>> BEGIN
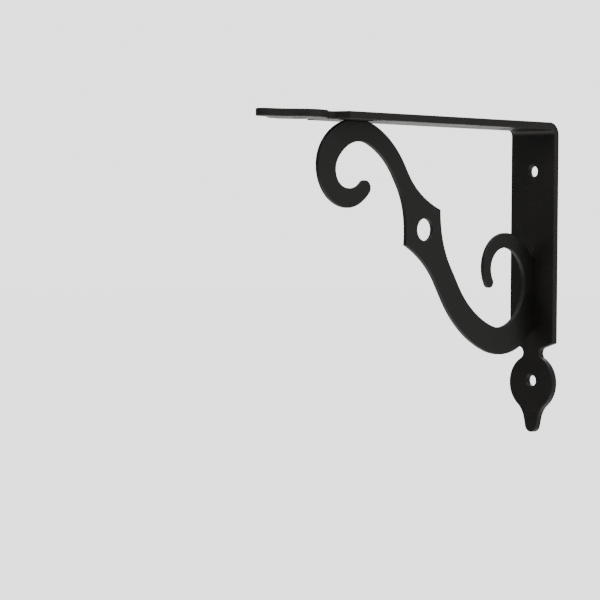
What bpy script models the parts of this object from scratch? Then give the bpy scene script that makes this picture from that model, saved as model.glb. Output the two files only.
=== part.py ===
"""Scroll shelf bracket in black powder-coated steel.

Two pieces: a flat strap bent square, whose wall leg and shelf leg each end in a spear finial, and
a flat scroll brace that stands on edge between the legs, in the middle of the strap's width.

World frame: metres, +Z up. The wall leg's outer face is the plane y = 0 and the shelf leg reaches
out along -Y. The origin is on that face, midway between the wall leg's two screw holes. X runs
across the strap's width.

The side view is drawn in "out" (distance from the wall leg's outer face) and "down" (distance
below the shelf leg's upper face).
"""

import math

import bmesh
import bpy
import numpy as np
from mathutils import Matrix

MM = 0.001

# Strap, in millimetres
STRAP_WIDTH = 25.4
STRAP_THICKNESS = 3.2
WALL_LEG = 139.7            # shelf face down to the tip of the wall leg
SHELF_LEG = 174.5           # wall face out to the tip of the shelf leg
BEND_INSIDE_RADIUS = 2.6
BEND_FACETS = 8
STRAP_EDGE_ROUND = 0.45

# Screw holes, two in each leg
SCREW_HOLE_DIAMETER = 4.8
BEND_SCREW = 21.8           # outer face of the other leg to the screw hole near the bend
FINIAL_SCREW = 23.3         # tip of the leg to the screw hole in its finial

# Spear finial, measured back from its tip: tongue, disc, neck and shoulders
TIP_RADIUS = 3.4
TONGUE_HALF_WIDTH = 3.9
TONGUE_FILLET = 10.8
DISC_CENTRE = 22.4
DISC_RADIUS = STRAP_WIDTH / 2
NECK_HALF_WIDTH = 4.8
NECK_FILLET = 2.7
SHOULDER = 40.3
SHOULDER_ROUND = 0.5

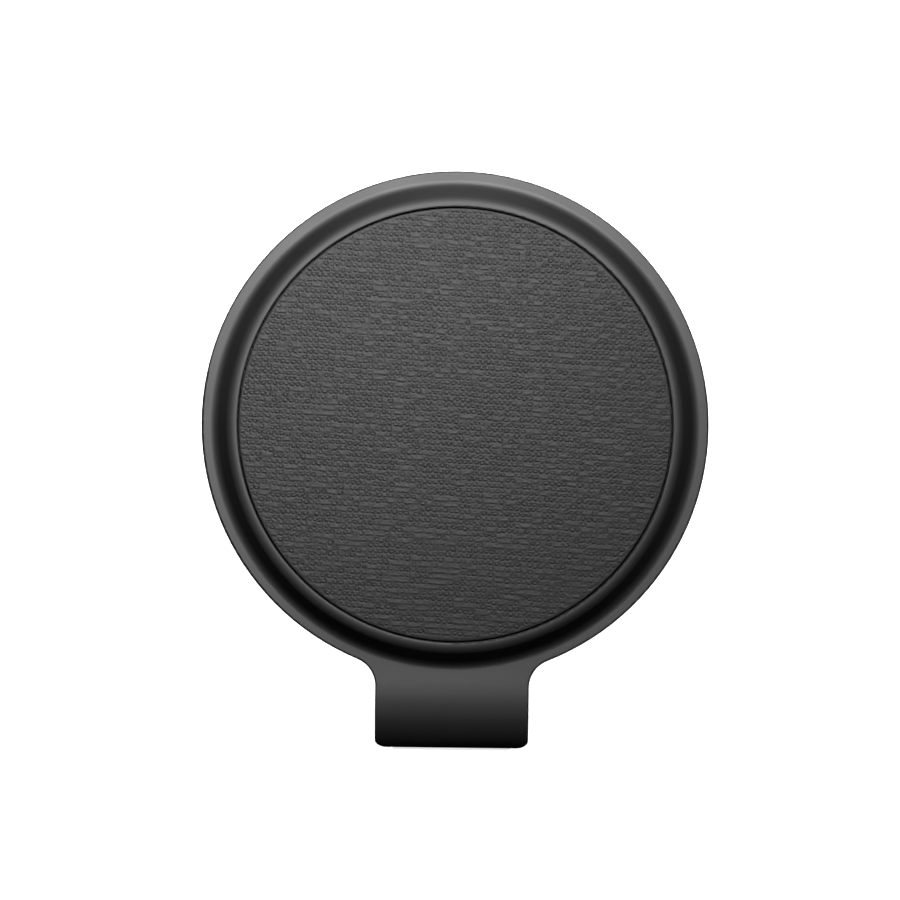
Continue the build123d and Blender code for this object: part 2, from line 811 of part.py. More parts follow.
>> END
**WHAT THE TASK REQUIRES**:
State how many lines in the records above contain the word "this", giving only the number.

**SOLUTION TO THE PROBLEM**:
2